A real highlight for me was when Jimmy performed By The Rivers Of Babylon in a nice Bingi style (I counted eight drums on stage). I noticed some people weren’t really to sure how to dance to these rhythms, but for me it was the highlight of the festival.

I wasn’t overly impressed with Mary J Blige. I have read other Raggamuffin reviews which said that ‘Mary J Blige may not be a reggae star but she definitely got the tens of thousands of people at Raggamuffin 2011 amped-up when she hit the stage as the headline act’.  I guess this reviewer missed the tens of thousands of people leaving after only a couple of her songs, as if to say, ‘cool, I’ve seen her now’. I don’t think her R&B/hip-hop (hip-pop) style was a good choice, as the bass lines don’t compare to that of reggae – a possible reason the hype and vibe dropped when she was on stage. She did perform well, however I personally think she would have been better suited earlier in the evening. Or perhaps Sean Paul was supposed to finish off the festival inna mad dancehall style. Maybe next time.

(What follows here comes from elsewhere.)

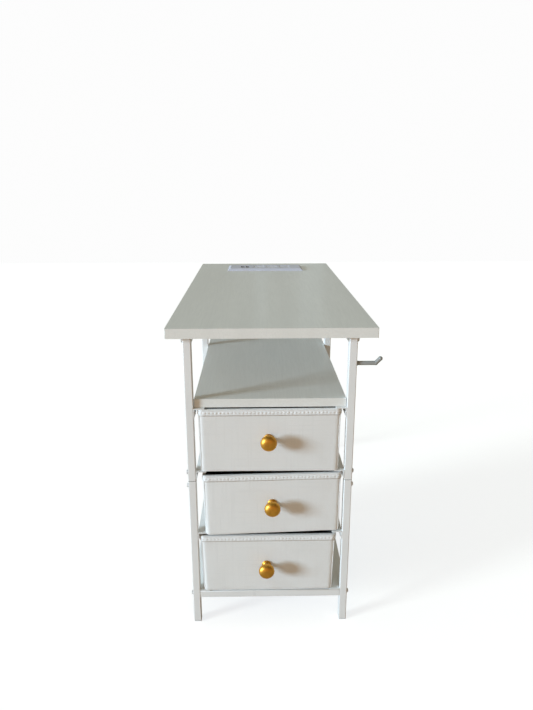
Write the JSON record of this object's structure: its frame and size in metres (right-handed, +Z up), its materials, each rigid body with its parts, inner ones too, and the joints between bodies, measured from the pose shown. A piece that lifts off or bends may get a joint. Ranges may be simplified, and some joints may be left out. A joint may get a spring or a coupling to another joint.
{
  "type": "sewing table",
  "caption": "Slim sewing table: laminate top with a power unit at one end, steel tube frame, and a tower of pull-out fabric drawers with round knobs under a shelf.",
  "frame": {"origin": "middle of the whole outline at floor level, knobs and side hook included", "axes": "+Z up; +Y along the table from the drawer end to the far end; +X to the right of a person facing the drawers"},
  "size_m": [0.4678, 0.998, 0.757],
  "materials": {
    "frame_paint": "satin white powder coat",
    "laminate": "matt white laminate with a faint straight grain on board",
    "bezel_plastic": "pale lavender grey moulded plastic",
    "housing_plastic": "white moulded plastic",
    "outlet_plastic": "pale grey moulded plastic",
    "dark_plastic": "black moulded plastic",
    "foot_plastic": "white moulded plastic",
    "hook_metal": "satin white powder coat",
    "drawer_fabric": "off-white woven-look cloth with stitched hems",
    "fibre_board": "plain fibre board",
    "knob_gold": "brushed gold",
    "bare_steel": "zinc-plated"
  },
  "bodies": {
    "root": {"table_top": "laminate", "power_bezel": "bezel_plastic", "power_housing": "housing_plastic", "power_outlets": "outlet_plastic", "usb_ports": "dark_plastic", "terminal_block": "dark_plastic", "cable_gland": "dark_plastic", "power_unit_clips": "bare_steel", "left_top_rail": "frame_paint", "right_top_rail": "frame_paint", "tower_top_rails": "frame_paint", "bottom_side_rails": "frame_paint", "front_bottom_crossbar": "frame_paint", "rear_bottom_crossbar": "frame_paint", "rear_top_crossbar": "frame_paint", "far_top_crossbar": "frame_paint", "far_bottom_crossbar": "frame_paint", "leg_joint_sleeves": "dark_plastic", "rail_connectors": "bare_steel", "crossbar_end_plugs": "dark_plastic", "foot_caps": "foot_plastic", "joint_bolts": "bare_steel", "crossbar_bolts": "bare_steel", "rail_bolts": "bare_steel", "frame_screws": "bare_steel", "top_screws": "bare_steel", "shelf_board": "laminate", "shelf_angles": "frame_paint", "upper_runners": "frame_paint", "middle_runners": "frame_paint", "lower_runners": "frame_paint", "side_hook": "hook_metal", "hook_nut": "bare_steel", "front_left_post_upper": "frame_paint", "front_left_post_lower": "frame_paint", "front_right_post_upper": "frame_paint", "front_right_post_lower": "frame_paint", "rear_left_post_upper": "frame_paint", "rear_left_post_lower": "frame_paint", "rear_right_post_upper": "frame_paint", "rear_right_post_lower": "frame_paint", "far_left_post_upper": "frame_paint", "far_left_post_lower": "frame_paint", "far_right_post_upper": "frame_paint", "far_right_post_lower": "frame_paint"},
    "upper_drawer": {"upper_drawer_shell": "drawer_fabric", "upper_drawer_stiffeners": "fibre_board", "upper_drawer_base_board": "fibre_board", "upper_drawer_knob": "knob_gold", "upper_drawer_knob_screw": "bare_steel"},
    "middle_drawer": {"middle_drawer_shell": "drawer_fabric", "middle_drawer_stiffeners": "fibre_board", "middle_drawer_base_board": "fibre_board", "middle_drawer_knob": "knob_gold", "middle_drawer_knob_screw": "bare_steel"},
    "lower_drawer": {"lower_drawer_shell": "drawer_fabric", "lower_drawer_stiffeners": "fibre_board", "lower_drawer_base_board": "fibre_board", "lower_drawer_knob": "knob_gold", "lower_drawer_knob_screw": "bare_steel"}
  },
  "joints": [
    {"name": "upper_drawer_slide", "type": "slide", "parent": "root", "child": "upper_drawer", "axis": [0, -1, 0], "range_m": [0, 0.3]},
    {"name": "middle_drawer_slide", "type": "slide", "parent": "root", "child": "middle_drawer", "axis": [0, -1, 0], "range_m": [0, 0.3]},
    {"name": "lower_drawer_slide", "type": "slide", "parent": "root", "child": "lower_drawer", "axis": [0, -1, 0], "range_m": [0, 0.3]}
  ]
}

At the next Raggamuffin I would like to see, perhaps on the website, an explanation of the significance and the relationship to reggae music, of the colours red, gold and green, and the emblem of The Lion of Judah. As I’m sure many people at Raggamuffin have absolutely no idea.

All in all I really enjoyed myself at Raggamuffin – the lay-out of the festival was good, the Awop-pay card system worked well, the beer was good, and the music was irie.

Cheers Raggamuffin for another festival, catch ya next year.